Look below for the line containing "back under the coil"; from there through the line containing "bpy.data.objects.remove(obj)", both lines included, please set down each line exactly and nothing else.

═══ Listed records

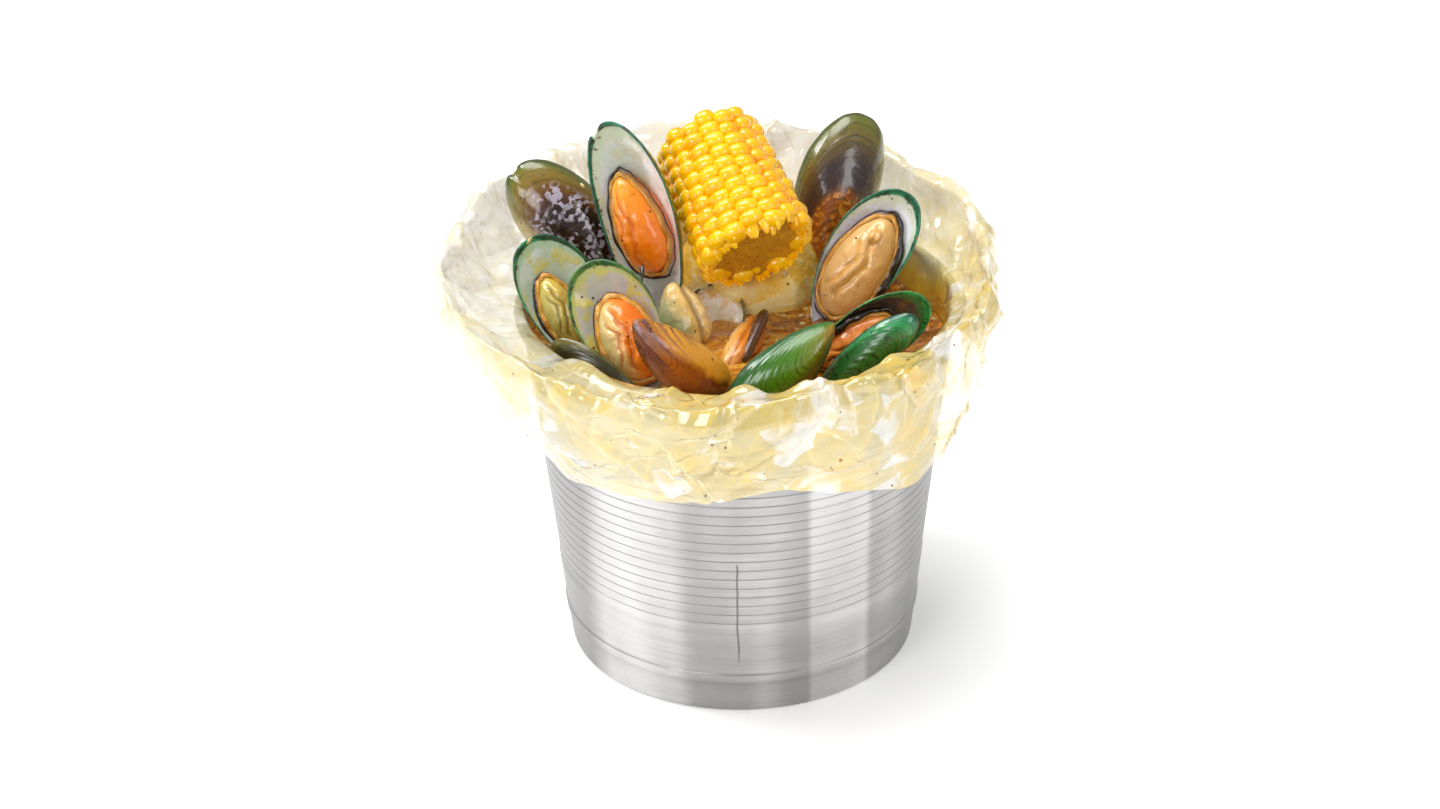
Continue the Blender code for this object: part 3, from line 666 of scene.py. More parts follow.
skins = {  # edge: a second colour along one side; rays: stripes from the beak; the wrinkle entry: a wrinkled patch whose glints are painted highlights
    "plain": {"stops": [(0.1, "463210"), (0.5, "3c3818"), (0.85, "4a5222"), (1.0, "326432")],
              "line": "221a0c", "blotch": "281a0a"},
    "b": {"stops": [(0.0, "5c260a"), (0.3, "3a180a"), (0.72, "22120a"), (0.8, "5c3010"), (0.86, "78581a"),
                    (0.94, "807022"), (1.0, "466028")],
          "line": "463414", "lines": 0.5, "blotch": "1e1008", "blotches": 0.35, "edge": ("c4b082", 1.0, 0.6),
          "wrinkleGlints": ("beb6c6", 0.16, 0.8)},
    "e": {"stops": [(0.0, "96767c"), (0.2, "9c6448"), (0.4, "b86618"), (0.7, "8a420c"),
                    (0.92, "602a08"), (1.0, "d8901e")],
          "line": "602c0a", "lines": 0.35, "blotch": "542408", "blotches": 0.4, "edge": ("e8a028", 1.0, 0.3),
          "rays": ("683e42", 0.3)},
    "h": {"stops": [(0.0, "aa7624"), (0.22, "76801e"), (0.5, "4c8012"), (0.8, "367012"),
                    (0.94, "1e5e22"), (1.0, "0e5438")],
          "line": "1a4e14", "lines": 0.6, "blotch": "463212", "blotches": 0.5, "edge": ("5c5416", 1.0, 0.0)},
    "i": {"stops": [(0.0, "627624"), (0.4, "2c7026"), (0.8, "1a6226"), (0.93, "309654"), (1.0, "0e6854")],
          "line": "0e3816", "lines": 0.6, "blotch": "0c1c0c", "blotches": 0.85},
    "k": {"stops": [(0.0, "7c3e0c"), (0.3, "c67418"), (0.55, "b06218"), (0.63, "422c2a"),
                    (0.74, "362c30"), (0.83, "5c4a2e"), (0.92, "70662a"), (1.0, "627024")],
          "line": "3c3222", "lines": 0.55, "blotch": "2c2226", "blotches": 0.4,
          "edge": ("847e34", -1.0, 0.55), "wrinkleGlints": ("e8a038", 0.1, 0.55)},
    "d": {"stops": [(0.0, "3c2e12"), (0.5, "322e12"), (0.92, "383614"), (1.0, "786c2c")],
          "line": "242010", "blotch": "221e0e"},
}
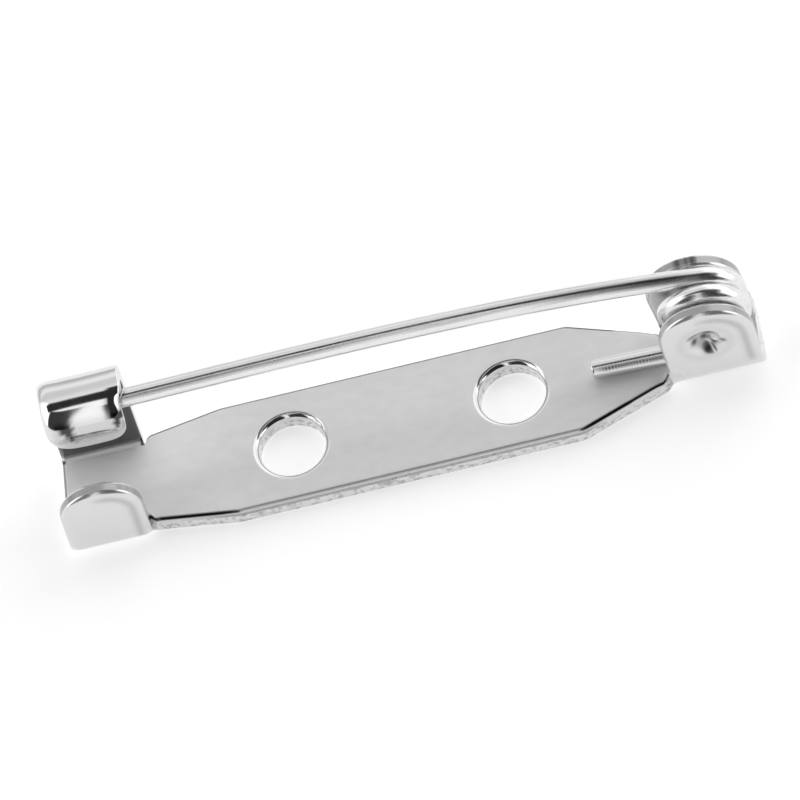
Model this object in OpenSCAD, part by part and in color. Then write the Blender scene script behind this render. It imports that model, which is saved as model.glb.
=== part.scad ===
// Brooch pin finding: a stamped sheet bar with a curled catch, a guard ear and
// two hinge ears, and a sprung wire pin whose coil turns between the hinge ears.
// Millimetres. The back of the bar lies on z = 0, +X points to the hinge and
// +Y to the side that the catch is folded up from.

/* [Bar] */
// Length over everything, from the guard to the end of the hinge ears
overall_l = 24.8; // [24.4:0.1:30]
// Thickness of the bar
sheet_t = 0.7; // [0.6:0.02:0.72]
// Thickness of the catch, guard and hinge ears, drawn thinner as they are bent up
wall_t = 0.58; // [0.5:0.02:0.6]
// Width of the wide middle of the bar
bar_w = 4.4; // [4.2:0.05:4.6]
// Width where the bar narrows into the catch and guard
catch_neck_w = 3.5; // [3.3:0.05:3.6]
// Width where the bar narrows into the hinge
hinge_neck_w = 1.9; // [1.6:0.1:2.2]
// Length of the wide middle, from corner to corner
wide_l = 12.2; // [11:0.1:13]
// How far the middle of the wide part lies from the middle of the whole length
wide_shift = -0.33; // [-0.6:0.01:-0.2]

/* [Holes] */
// Diameter of the two holes
hole_d = 2.35; // [2:0.05:2.6]
// Distance between the hole centres
hole_spacing = 7.79; // [7:0.01:8.5]
// Radius of the rolled rim of each hole
hole_roll = 0.2; // [0.05:0.01:0.24]

/* [Catch and guard] */
// Width of the catch tab and of the guard ear, along the bar
tab_w = 2.9; // [2.6:0.1:3.1]
// Outer radius of the curl that holds the pin
curl_r = 1.22; // [1.15:0.01:1.3]
// Height of the middle of the curl above the back of the bar
curl_z = 4.5; // [4.3:0.05:4.8]
// How far the lip of the curl hangs below the middle of the curl
lip_drop = 0.9; // [0.5:0.05:0.95]
// Distance from the middle of the bar to the outer face of the tab or the ear
tab_out = 2.12; // [2:0.01:2.2]
// Height of the guard ear above the back of the bar
guard_h = 3.6; // [3.4:0.05:4]

/* [Hinge] */
// Height of the pressed trunnions above the back of the bar
pivot_z = 2.88; // [2.8:0.02:2.92]
// Radius of the round top of each hinge ear
ear_r = 1.65; // [1.62:0.01:1.7]
// Clear width between the two hinge ears
ear_gap = 1.5; // [1.46:0.01:1.6]
// Radius of the bend from the bar into each hinge ear
ear_bend_r = 1.32; // [1.2:0.01:1.33]
// Radius of the trunnions pressed inwards from the ears
trunnion_r = 0.46; // [0.3:0.02:0.48]

/* [Wire] */
// Diameter of the spring wire
wire_d = 0.68; // [0.6:0.02:0.7]
// Radius of the coil, to the middle of the wire
coil_r = 1.28; // [1.25:0.01:1.3]
// How far the coil's axis sits above the trunnions
coil_lift = 0.27; // [0.2:0.01:0.3]
// Slope of the pin where it leaves the coil
root_slope = 0.17; // [0.12:0.01:0.2]
// Length of the ground point
point_l = 1.6; // [1:0.1:2.5]
// Sides of the wire's round section
wire_sides = 16; // [8:2:20]

/* [Hidden] */
metal = [0.80, 0.80, 0.81];

eps = 0.01;
right_end = overall_l/2;
left_end = -overall_l/2;
wide_left = wide_shift - wide_l/2;
wide_right = wide_shift + wide_l/2;

// Catch and guard
guard_x = left_end + tab_w/2;
catch_x = guard_x + 0.25;
bar_left = left_end + 0.1;
catch_neck_x = catch_x + tab_w/2 + 0.1;
tab_bend_r = 0.76;
curl_in = curl_r - wall_t;
curl_y = tab_out - curl_r;
guard_arc_r = tab_w/2;
lip_cut = 0.14;

// Hinge
pivot_x = right_end - ear_r;
ear_left = pivot_x - ear_r;
ear_out = ear_gap/2 + wall_t;
trunnion_in = 0.28;
trunnion_taper = 0.14;
// The far ear stands a little towards the catch and is a little rounder
far_lean = 0.25;
far_ear_r = ear_r + 0.04;
// The round dent pressed into the outer face of each ear: its depth and its two radii
dent_deep = 0.3;
dent_mouth_r = trunnion_r + 0.26;
dent_floor_r = trunnion_r - 0.16;
// Where the bar ends between the ears, and how far its sides run straight on before that
neck_run = 0.9;
neck_shoulder = 0.3;
neck_end_w = hinge_neck_w/2;

// Wire
wire_r = wire_d/2;
turn_step = wire_d + 0.02;
coil_x = pivot_x + 0.1;
coil_z = pivot_z + coil_lift;
seat_gap = 0.02;
tail_tip = [6.47, -0.1, sheet_t + wire_r + seat_gap];
tail_end = [coil_x, -0.26, sheet_t + wire_r + seat_gap];

// The pin leaves the coil near its top, so its slope sets the angle there
root_angle = 90 - atan(root_slope);
coil_stop = -432;
cross_from = -95;
cross_to = -262;
tip_x = catch_x - 1.1;
tip_y = curl_y - 0.03;
tip_z = curl_z + 0.1;
root = [coil_x + coil_r*cos(root_angle), turn_step/2, coil_z + coil_r*sin(root_angle)];
tip = [tip_x, tip_y, tip_z];
root_reach = 7;
tip_reach = 8;
tip_rise = 0.33;
shaft_steps = 30;
coil_step = 10;

function smooth(t) = t <= 0 ? 0 : t >= 1 ? 1 : t*t*(3 - 2*t);
function bezier(a, b, c, d, t) =
    pow(1 - t, 3)*a + 3*t*pow(1 - t, 2)*b + 3*t*t*(1 - t)*c + pow(t, 3)*d;

// Middle of the wire at an angle round the coil: it crosses from the far turn
// to the near turn on the side that faces the bar
function coil_point(a) = [
    coil_x + coil_r*cos(a),
    turn_step*(0.5 - smooth((cross_from - a)/(cross_from - cross_to))),
    coil_z + coil_r*sin(a)
];

// Middle of the wire along the pin, from the tip to the coil
function shaft_point(t) = bezier(
    tip,
    tip + [tip_reach, (root[1] - tip[1])/3, tip_rise],
    root + [-root_reach, (tip[1] - root[1])/3, root_slope*root_reach],
    root,
    t
);

shaft_path = [for (i = [0:shaft_steps - 1]) shaft_point(i/shaft_steps)];
coil_path = [for (a = [root_angle:-coil_step:coil_stop]) coil_point(a)];
wire_path = concat(shaft_path, coil_path);

// The point is drawn out over the first stretch of the pin and ends in a small flat
function wire_radius(p) = let (s = (p[0] - tip_x)/point_l)
    wire_r*(s >= 1 ? 1 : 0.12 + 0.88*sqrt(max(s, 0)));

module hole_at(x) {
    translate([x, 0, -eps]) cylinder(d = hole_d, h = sheet_t + 2*eps, $fn = 64);
    translate([x, 0, sheet_t - hole_roll])
        rotate_extrude($fn = 64)
            difference() {
                square([hole_d/2 + hole_roll, hole_roll + eps]);
                translate([hole_d/2 + hole_roll, 0]) circle(r = hole_roll, $fn = 32);
            }
}

module bar() {
    difference() {
        linear_extrude(height = sheet_t)
            polygon([
                [bar_left, -catch_neck_w/2], [catch_neck_x, -catch_neck_w/2],
                [wide_left, -bar_w/2], [wide_right, -bar_w/2],
                [ear_left, -hinge_neck_w/2], [ear_left + neck_shoulder, -hinge_neck_w*0.46],
                [ear_left + neck_run, -neck_end_w/2], [ear_left + neck_run, neck_end_w/2],
                [ear_left, hinge_neck_w/2],
                [wide_right, bar_w/2], [wide_left, bar_w/2],
                [catch_neck_x, catch_neck_w/2], [bar_left, catch_neck_w/2]
            ]);
        hole_at(-hole_spacing/2 + wide_shift);
        hole_at(hole_spacing/2 + wide_shift);
    }
}

// Sheet bent up from the bar: a section in Y and Z, drawn out along X
module along_x(x0, x1) {
    translate([x0, 0, 0]) rotate([90, 0, 90]) linear_extrude(height = x1 - x0) children();
}

// An outline in X and Z, drawn out along Y
module along_y(y0, y1) {
    translate([0, y1, 0]) rotate([90, 0, 0]) linear_extrude(height = y1 - y0) children();
}

// Quarter bend from the bar into an upright wall that goes up to z = top
module upright_section(out, bend, top) {
    difference() {
        union() {
            translate([out - bend, bend]) circle(r = bend, $fn = 64);
            translate([out - bend, bend]) square([bend, top - bend]);
            translate([catch_neck_w/2 - 0.8, 0]) square([out - bend - catch_neck_w/2 + 0.8, bend]);
        }
        translate([out - bend, bend]) circle(r = bend - wall_t, $fn = 64);
        translate([out - bend - 2, bend]) square([2 + bend - wall_t, top]);
        translate([out - bend - 2, wall_t]) square([2, bend]);
    }
}

module guard_outline() {
    translate([guard_x, guard_h - guard_arc_r]) circle(r = guard_arc_r, $fn = 96);
    translate([guard_x - tab_w/2, 0]) square([tab_w, guard_h - guard_arc_r]);
}

module guard() {
    intersection() {
        mirror([0, 1, 0]) along_x(guard_x - tab_w/2, guard_x + tab_w/2)
            upright_section(tab_out, tab_bend_r, guard_h);
        along_y(-tab_out - 1, 0) guard_outline();
    }
}

// The curl runs from the upright stem over the top and down to the lip
module curl_section() {
    difference() {
        translate([curl_y, curl_z]) circle(r = curl_r, $fn = 96);
        translate([curl_y, curl_z]) circle(r = curl_in, $fn = 96);
        translate([curl_y - curl_r*0.8, curl_z - curl_r - 1]) square([curl_r*2, curl_r + 1]);
    }
}

// The lip ends in a round tongue, seen from the near side
module lip_outline() {
    lip_w = tab_w - lip_cut;
    lip_x = catch_x - lip_cut/2;
    lip_z = curl_z - lip_drop;
    translate([lip_x, lip_z + lip_w/2]) circle(r = lip_w/2, $fn = 96);
    translate([lip_x - lip_w/2, lip_z + lip_w/2]) square([lip_w, 3]);
}

module catch() {
    along_x(catch_x - tab_w/2, catch_x + tab_w/2)
        upright_section(tab_out, tab_bend_r, curl_z);
    intersection() {
        along_x(catch_x - tab_w/2, catch_x + tab_w/2) curl_section();
        union() {
            along_y(curl_y - 2, curl_y) lip_outline();
            translate([catch_x - tab_w, curl_y, curl_z]) cube([2*tab_w, curl_r + 1, curl_r + 1]);
        }
    }
}

// All that lies on the inner side of one hinge wall, or of its inner face
module hinge_side(inset) {
    bend_y = ear_out - ear_bend_r;
    translate([bend_y, ear_bend_r]) circle(r = ear_bend_r - inset, $fn = 128);
    translate([-ear_out, inset]) square([ear_out + bend_y, ear_bend_r - inset]);
    translate([-ear_out, ear_bend_r]) square([2*ear_out - inset, 5]);
}

module between_walls(inset) {
    intersection() {
        hinge_side(inset);
        mirror([1, 0]) hinge_side(inset);
    }
}

// Section of the hinge: two walls that curve in under the coil and meet below it
module hinge_section() {
    difference() {
        between_walls(0);
        between_walls(wall_t);
    }
}

// An ear seen from the side: its round top of radius r stands towards the catch by lean
module ear_outline(lean, r) {
    translate([pivot_x - lean, pivot_z]) circle(r = r, $fn = 96);
    polygon([
        [ear_left, 0], [right_end, 0],
        [pivot_x - lean + r, pivot_z], [pivot_x - lean - r, pivot_z]
    ]);
}

module trunnion() {
    translate([pivot_x, ear_gap/2 - trunnion_in, pivot_z]) rotate([-90, 0, 0])
        cylinder(r1 = trunnion_r - trunnion_taper, r2 = trunnion_r + 0.1, h = trunnion_in + 0.1, $fn = 48);
}

module dent() {
    translate([pivot_x, ear_out + eps, pivot_z]) rotate([90, 0, 0])
        cylinder(r1 = dent_mouth_r, r2 = dent_floor_r, h = dent_deep, $fn = 64);
}

module hinge() {
    difference() {
        union() {
            intersection() {
                along_x(pivot_x - far_lean - far_ear_r, right_end) hinge_section();
                union() {
                    along_y(-ear_out - 1, 0) ear_outline(0, ear_r);
                    along_y(0, ear_out + 1) ear_outline(far_lean, far_ear_r);
                }
            }
            trunnion();
            mirror([0, 1, 0]) trunnion();
        }
        dent();
        mirror([0, 1, 0]) dent();
    }
}

module base_plate() {
    color(metal) union() {
        bar();
        guard();
        catch();
        hinge();
    }
}

// A round wire swept along a path: each ring stands square to the path
module swept_wire(path, sides) {
    n = len(path);
    function tangent(i) = let (d = path[min(i + 1, n - 1)] - path[max(i - 1, 0)]) d/norm(d);
    function side_of(t) = let (c = [0, 1, 0] - t*t[1]) c/norm(c);
    function ring(i) = let (t = tangent(i), u = side_of(t), v = cross(t, u), r = wire_radius(path[i]))
        [for (k = [0:sides - 1]) path[i] + r*(u*cos(360*k/sides) + v*sin(360*k/sides))];
    points = [for (i = [0:n - 1]) each ring(i)];
    walls = [for (i = [0:n - 2], k = [0:sides - 1]) let (j = (k + 1) % sides)
        [i*sides + k, i*sides + j, (i + 1)*sides + j, (i + 1)*sides + k]];
    start = [for (k = [sides - 1:-1:0]) k];
    finish = [for (k = [0:sides - 1]) (n - 1)*sides + k];
    polyhedron(points, concat([start], walls, [finish]), convexity = 8);
}

module pin_wire() {
    color(metal) swept_wire(wire_path, wire_sides);
}

// The short end of the spring lies on the bar and runs back under the coil
module spring_tail() {
    reach = tail_end - tail_tip;
    turn = atan2(reach[1], reach[0]);
    rise = acos(reach[2]/norm(reach));
    color(metal) translate(tail_tip) rotate([0, rise, turn])
        cylinder(d = wire_d, h = norm(reach), $fn = 48);
}

base_plate();
pin_wire();
spring_tail();
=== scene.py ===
# Brooch pin finding: a stamped, plated sheet bar with a curled catch, a guard ear
# and two hinge ears, and a sprung wire pin.
import math

import bpy
import numpy as np
from mathutils import Matrix, Vector
from mathutils.geometry import delaunay_2d_cdt
from mathutils.kdtree import KDTree


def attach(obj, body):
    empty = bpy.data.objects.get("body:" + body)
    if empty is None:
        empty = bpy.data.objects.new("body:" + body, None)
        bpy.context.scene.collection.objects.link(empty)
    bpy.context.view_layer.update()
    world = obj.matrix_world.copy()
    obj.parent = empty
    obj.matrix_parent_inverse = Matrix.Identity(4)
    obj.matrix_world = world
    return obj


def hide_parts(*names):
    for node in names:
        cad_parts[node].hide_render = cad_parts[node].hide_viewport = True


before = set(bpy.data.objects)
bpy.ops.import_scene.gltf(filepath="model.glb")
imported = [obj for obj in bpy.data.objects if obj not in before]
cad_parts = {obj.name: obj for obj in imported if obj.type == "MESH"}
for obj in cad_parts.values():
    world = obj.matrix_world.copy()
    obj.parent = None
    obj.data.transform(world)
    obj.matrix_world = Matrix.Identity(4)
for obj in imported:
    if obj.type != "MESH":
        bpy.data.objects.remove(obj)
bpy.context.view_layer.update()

MM = 0.001
QUARTER = math.pi / 2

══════

◆ **Finished exercise**
// The short end of the spring lies on the bar and runs back under the coil
module spring_tail() {
    reach = tail_end - tail_tip;
    turn = atan2(reach[1], reach[0]);
    rise = acos(reach[2]/norm(reach));
    color(metal) translate(tail_tip) rotate([0, rise, turn])
        cylinder(d = wire_d, h = norm(reach), $fn = 48);
}

base_plate();
pin_wire();
spring_tail();
=== scene.py ===
# Brooch pin finding: a stamped, plated sheet bar with a curled catch, a guard ear
# and two hinge ears, and a sprung wire pin.
import math

import bpy
import numpy as np
from mathutils import Matrix, Vector
from mathutils.geometry import delaunay_2d_cdt
from mathutils.kdtree import KDTree


def attach(obj, body):
    empty = bpy.data.objects.get("body:" + body)
    if empty is None:
        empty = bpy.data.objects.new("body:" + body, None)
        bpy.context.scene.collection.objects.link(empty)
    bpy.context.view_layer.update()
    world = obj.matrix_world.copy()
    obj.parent = empty
    obj.matrix_parent_inverse = Matrix.Identity(4)
    obj.matrix_world = world
    return obj


def hide_parts(*names):
    for node in names:
        cad_parts[node].hide_render = cad_parts[node].hide_viewport = True


before = set(bpy.data.objects)
bpy.ops.import_scene.gltf(filepath="model.glb")
imported = [obj for obj in bpy.data.objects if obj not in before]
cad_parts = {obj.name: obj for obj in imported if obj.type == "MESH"}
for obj in cad_parts.values():
    world = obj.matrix_world.copy()
    obj.parent = None
    obj.data.transform(world)
    obj.matrix_world = Matrix.Identity(4)
for obj in imported:
    if obj.type != "MESH":
        bpy.data.objects.remove(obj)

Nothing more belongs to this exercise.